Below is a block of records. Copy every line in it that contains the word "loose".

**GIVEN ENTRIES**
+===+

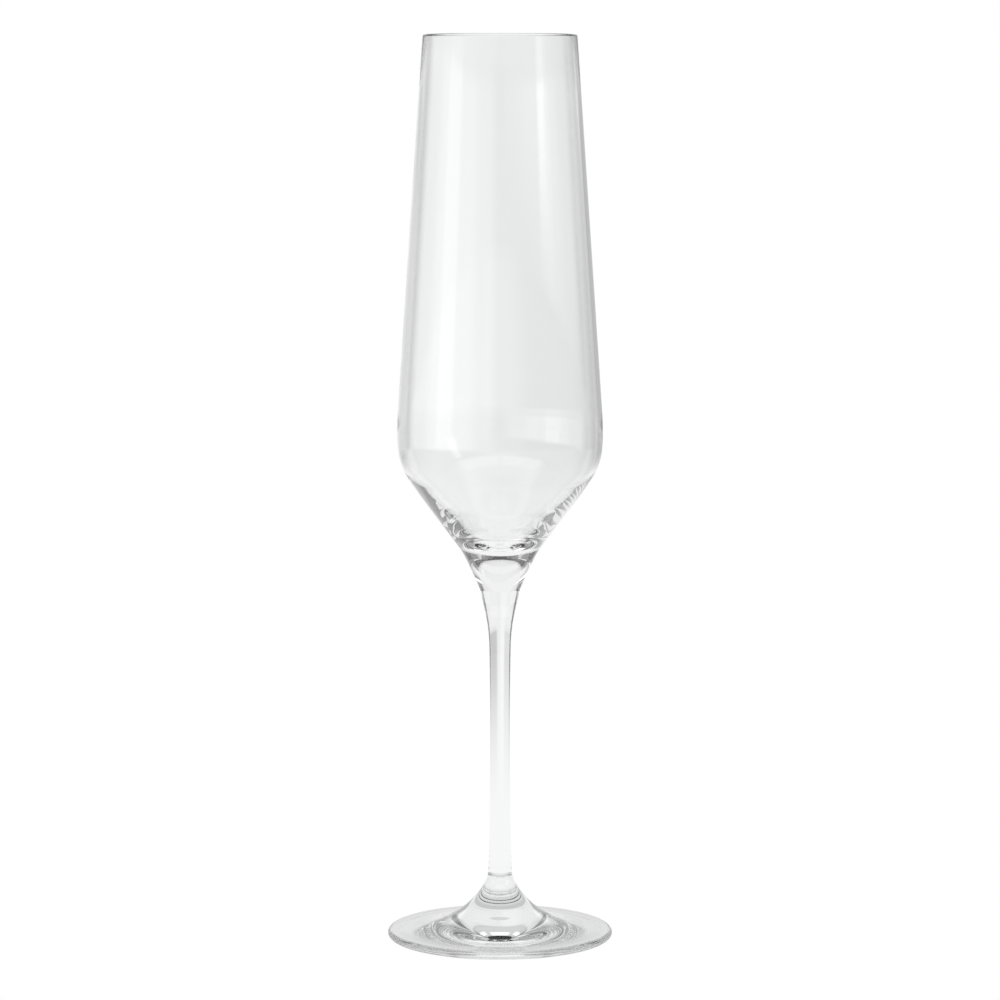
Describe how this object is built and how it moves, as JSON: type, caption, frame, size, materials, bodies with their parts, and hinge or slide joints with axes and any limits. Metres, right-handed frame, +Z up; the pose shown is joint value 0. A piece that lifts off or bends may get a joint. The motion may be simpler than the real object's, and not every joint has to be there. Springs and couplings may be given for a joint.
{
  "type": "champagne flute",
  "caption": "Tall clear stemmed drinking glass for sparkling wine, with a narrow bowl tapering to the rim, a slender stem and a round foot.",
  "frame": {"origin": "centre of the foot's contact ring, on the table plane", "axes": "+Z up along the glass's axis, from the foot to the rim"},
  "size_m": [0.0624, 0.0624, 0.25],
  "materials": {
    "bowl_glass": "clear blown crystal glass, fire-polished, smooth and glossy",
    "stem_glass": "clear drawn crystal glass, smooth and glossy",
    "foot_glass": "clear pressed crystal glass, fire-polished, smooth and glossy"
  },
  "bodies": {
    "root": {"bowl": "bowl_glass", "stem": "stem_glass", "foot": "foot_glass"}
  },
  "joints": []
}
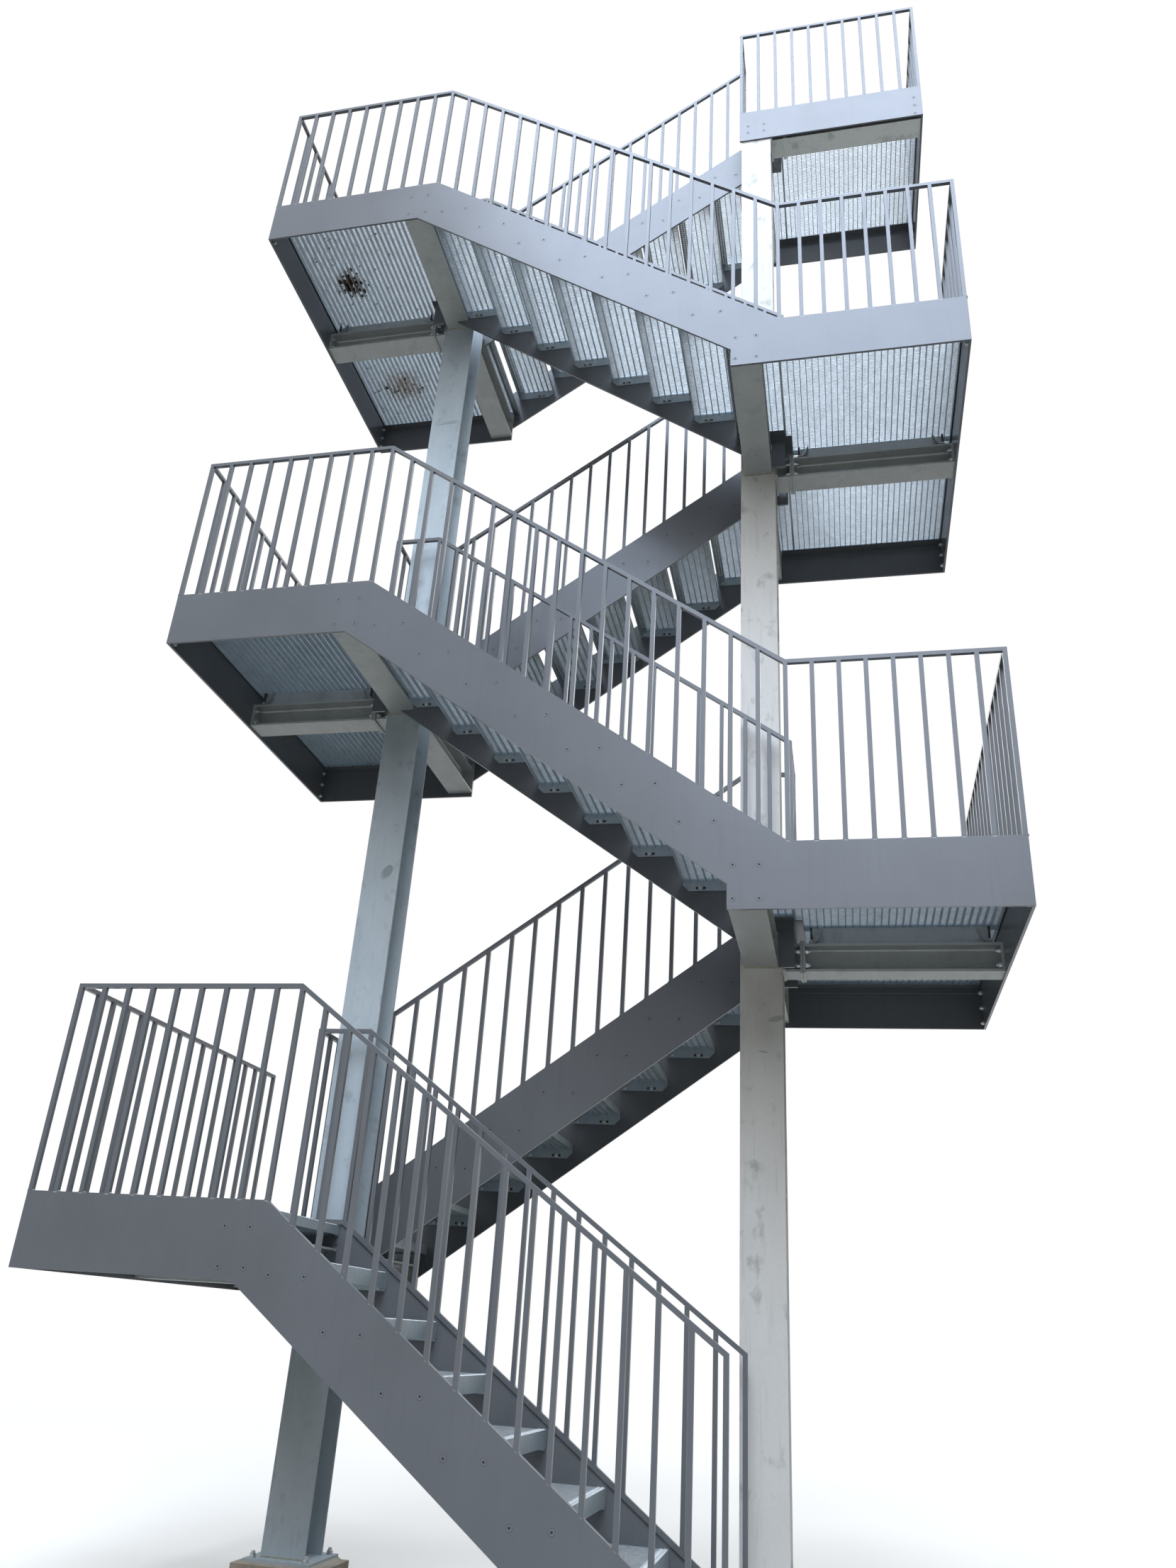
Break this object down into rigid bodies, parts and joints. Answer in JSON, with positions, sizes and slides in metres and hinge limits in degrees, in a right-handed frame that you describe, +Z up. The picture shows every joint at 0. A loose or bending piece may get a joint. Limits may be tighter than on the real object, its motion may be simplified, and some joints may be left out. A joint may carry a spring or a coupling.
{
  "type": "external escape stair",
  "caption": "Steel escape stair: straight flights doubling back between two rows of grated landings, plate stringers, barred railings, two H columns on plinths.",
  "frame": {"origin": "centre of the footprint, at the ground under the plinths and the lowest flight", "axes": "+Z up, +X along the flights towards the landings that the first flight starts under, +Y from the open side to the wall side"},
  "size_m": [4.12, 1.978, 9.913],
  "materials": {
    "painted_plate": "satin",
    "galvanised_column": "matte",
    "galvanised_section": "matte",
    "galvanised_grating": "satin",
    "concrete": "matte"
  },
  "bodies": {
    "root": {"plinths": "concrete", "column_left": "galvanised_column", "column_right": "galvanised_column", "outer_stringer_1": "painted_plate", "outer_stringer_2": "painted_plate", "outer_stringer_3": "painted_plate", "outer_stringer_4": "painted_plate", "outer_stringer_5": "painted_plate", "outer_stringer_6": "painted_plate", "inner_stringers_front": "painted_plate", "inner_stringers_rear": "painted_plate", "well_plates": "painted_plate", "treads_1": "galvanised_grating", "treads_2": "galvanised_grating", "treads_3": "galvanised_grating", "treads_4": "galvanised_grating", "treads_5": "galvanised_grating", "treads_6": "galvanised_grating", "outer_railing_1": "painted_plate", "outer_railing_3": "painted_plate", "outer_railing_5": "painted_plate", "inner_railing_1": "painted_plate", "inner_railing_2": "painted_plate", "inner_railing_3": "painted_plate", "inner_railing_4": "painted_plate", "inner_railing_5": "painted_plate", "inner_railing_6": "painted_plate", "well_railings": "painted_plate", "end_railings_left": "painted_plate", "end_railings_right": "painted_plate", "top_railing": "painted_plate", "end_plates": "painted_plate", "top_fascia": "painted_plate", "landing_beams_1": "galvanised_section", "landing_beams_2": "galvanised_section", "landing_beams_3": "galvanised_section", "landing_beams_4": "galvanised_section", "landing_beams_5": "galvanised_section", "landing_beams_6": "galvanised_section", "landing_grating_1": "galvanised_grating", "landing_grating_2": "galvanised_grating", "landing_grating_3": "galvanised_grating", "landing_grating_4": "galvanised_grating", "landing_grating_5": "galvanised_grating", "landing_grating_6": "galvanised_grating"}
  },
  "joints": []
}
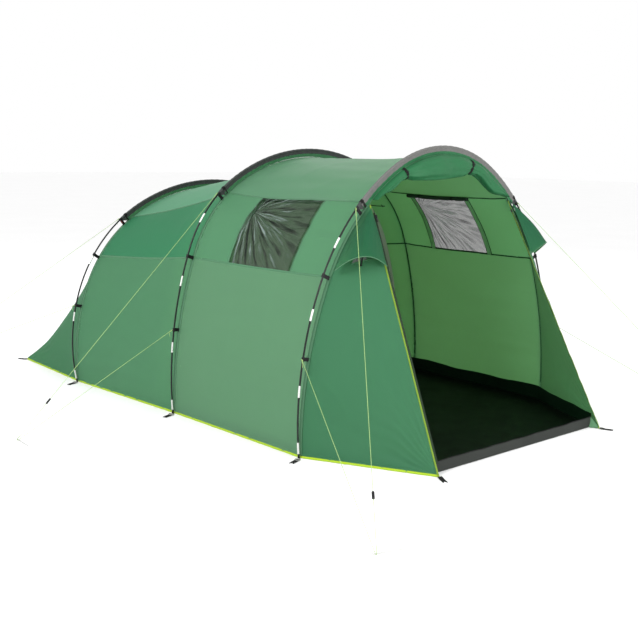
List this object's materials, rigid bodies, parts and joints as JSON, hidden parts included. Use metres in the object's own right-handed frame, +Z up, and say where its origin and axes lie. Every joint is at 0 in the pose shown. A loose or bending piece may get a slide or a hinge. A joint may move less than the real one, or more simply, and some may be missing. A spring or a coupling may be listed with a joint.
{
  "type": "tunnel tent",
  "caption": "Tunnel tent with bent pole hoops, sleeved fly, open porch with rolled door, side windows, hung inner tent and pegged guy lines.",
  "frame": {"origin": "on the ground, at the middle of the tent's pitched body", "axes": "+Z up, +Y from the porch door to the rear, X across the tunnel"},
  "size_m": [4.817, 5.4278, 1.9096],
  "materials": {
    "black_plastic": "moulded",
    "clear_film": "clear film",
    "dark_fly_fabric": "coated polyester",
    "elastic": "braided",
    "ferrule_metal": "bright metal",
    "floor_sheet": "woven polythene",
    "fly_fabric": "coated polyester",
    "guy_cord": "braided cord",
    "inner_fabric": "breathable polyester",
    "lime_binding": "woven binding",
    "mesh_fabric": "fine mesh",
    "peg_steel": "zinc plated",
    "pole_fibreglass": "satin fibreglass",
    "sill_fabric": "woven polythene",
    "sleeve_fabric": "coated weave",
    "webbing": "woven webbing",
    "zip_metal": "black",
    "zip_tape": "woven tape"
  },
  "bodies": {
    "tent": {"door_sill": "sill_fabric", "door_ties": "webbing", "door_zip_tapes": "zip_tape", "front_bay_lower_side_left": "fly_fabric", "front_bay_lower_side_right": "fly_fabric", "front_bay_roof": "fly_fabric", "front_bay_upper_side_left": "fly_fabric", "front_bay_upper_side_right": "fly_fabric", "front_guy_line_left": "guy_cord", "front_guy_line_right": "guy_cord", "front_pole": "pole_fibreglass", "front_pole_sleeve": "sleeve_fabric", "groundsheet": "floor_sheet", "guy_pegs": "peg_steel", "hem_piping": "lime_binding", "inner_tent_door": "inner_fabric", "inner_tent_floor": "floor_sheet", "inner_tent_front": "inner_fabric", "inner_tent_shell": "inner_fabric", "inner_tent_toggles": "inner_fabric", "middle_guy_line_left": "guy_cord", "middle_guy_line_right": "guy_cord", "middle_pole": "pole_fibreglass", "middle_pole_sleeve": "sleeve_fabric", "pegging_straps": "webbing", "pole_clips": "black_plastic", "pole_end_tips": "black_plastic", "pole_ferrules": "ferrule_metal", "porch_wall_left": "fly_fabric", "porch_wall_right": "fly_fabric", "rear_bay_lower_side_left": "fly_fabric", "rear_bay_lower_side_right": "fly_fabric", "rear_bay_roof": "fly_fabric", "rear_bay_upper_side_left": "fly_fabric", "rear_bay_upper_side_right": "fly_fabric", "rear_corner_left": "fly_fabric", "rear_corner_right": "fly_fabric", "rear_guy_line_left": "guy_cord", "rear_guy_line_right": "guy_cord", "rear_pole": "pole_fibreglass", "rear_pole_sleeve": "sleeve_fabric", "rear_wall": "fly_fabric", "rolled_door": "dark_fly_fabric", "shock_cords": "elastic", "vent_hood_left": "dark_fly_fabric", "vent_hood_right": "dark_fly_fabric", "vent_meshes": "mesh_fabric", "window_blinds": "dark_fly_fabric", "window_panes": "clear_film"},
    "front_guy_runner_left": {"front_guy_runner_left": "black_plastic"},
    "front_guy_runner_right": {"front_guy_runner_right": "black_plastic"},
    "middle_guy_runner_left": {"middle_guy_runner_left": "black_plastic"},
    "middle_guy_runner_right": {"middle_guy_runner_right": "black_plastic"},
    "rear_guy_runner_left": {"rear_guy_runner_left": "black_plastic"},
    "rear_guy_runner_right": {"rear_guy_runner_right": "black_plastic"},
    "door_zip_slider_right": {"door_zip_slider_right": "zip_metal"},
    "door_zip_slider_left": {"door_zip_slider_left": "zip_metal"},
    "vent_prop_right": {"vent_prop_right": "black_plastic"},
    "vent_prop_left": {"vent_prop_left": "black_plastic"},
    "inner_door_slider": {"inner_door_slider": "zip_metal"}
  },
  "joints": [
    {"name": "front_guy_runner_left_slide", "type": "slide", "parent": "tent", "child": "front_guy_runner_left", "axis": [0.4779, 0.5841, 0.6561], "range_m": [-0.2, 0.5]},
    {"name": "front_guy_runner_right_slide", "type": "slide", "parent": "tent", "child": "front_guy_runner_right", "axis": [-0.3607, 0.6214, 0.6955], "range_m": [-0.2, 0.5]},
    {"name": "middle_guy_runner_left_slide", "type": "slide", "parent": "tent", "child": "middle_guy_runner_left", "axis": [0.7033, -0.025, 0.7105], "range_m": [-0.2, 0.5]},
    {"name": "middle_guy_runner_right_slide", "type": "slide", "parent": "tent", "child": "middle_guy_runner_right", "axis": [-0.7033, -0.025, 0.7105], "range_m": [-0.2, 0.5]},
    {"name": "rear_guy_runner_left_slide", "type": "slide", "parent": "tent", "child": "rear_guy_runner_left", "axis": [0.5218, -0.631, 0.5741], "range_m": [-0.2, 0.5]},
    {"name": "rear_guy_runner_right_slide", "type": "slide", "parent": "tent", "child": "rear_guy_runner_right", "axis": [-0.5218, -0.631, 0.5741], "range_m": [-0.2, 0.5]},
    {"name": "door_zip_slider_right_run", "type": "slide", "parent": "tent", "child": "door_zip_slider_right", "axis": [0.0844, -0.4493, -0.8894], "range_m": [0, 1.454]},
    {"name": "door_zip_slider_left_run", "type": "slide", "parent": "tent", "child": "door_zip_slider_left", "axis": [-0.0844, -0.4493, -0.8894], "range_m": [0, 1.454]},
    {"name": "vent_prop_right_fold", "type": "hinge", "parent": "tent", "child": "vent_prop_right", "pos_m": [0.86055, -1.5508, 1.17447], "axis": [0.8224, 0.5577, -0.1125], "range_deg": [0, 60], "deforming": ["vent_hood_right"]},
    {"name": "vent_prop_left_fold", "type": "hinge", "parent": "tent", "child": "vent_prop_left", "pos_m": [-0.86055, -1.5508, 1.17447], "axis": [0.8224, -0.5577, 0.1125], "range_deg": [0, 60], "deforming": ["vent_hood_left"]},
    {"name": "inner_door_slider_run", "type": "slide", "parent": "tent", "child": "inner_door_slider", "axis": [0, 0, 1], "range_m": [0, 0.8]}
  ]
}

+===+

**FINISHED TASK**
Break this object down into rigid bodies, parts and joints. Answer in JSON, with positions, sizes and slides in metres and hinge limits in degrees, in a right-handed frame that you describe, +Z up. The picture shows every joint at 0. A loose or bending piece may get a joint. Limits may be tighter than on the real object, its motion may be simplified, and some joints may be left out. A joint may carry a spring or a coupling.
List this object's materials, rigid bodies, parts and joints as JSON, hidden parts included. Use metres in the object's own right-handed frame, +Z up, and say where its origin and axes lie. Every joint is at 0 in the pose shown. A loose or bending piece may get a slide or a hinge. A joint may move less than the real one, or more simply, and some may be missing. A spring or a coupling may be listed with a joint.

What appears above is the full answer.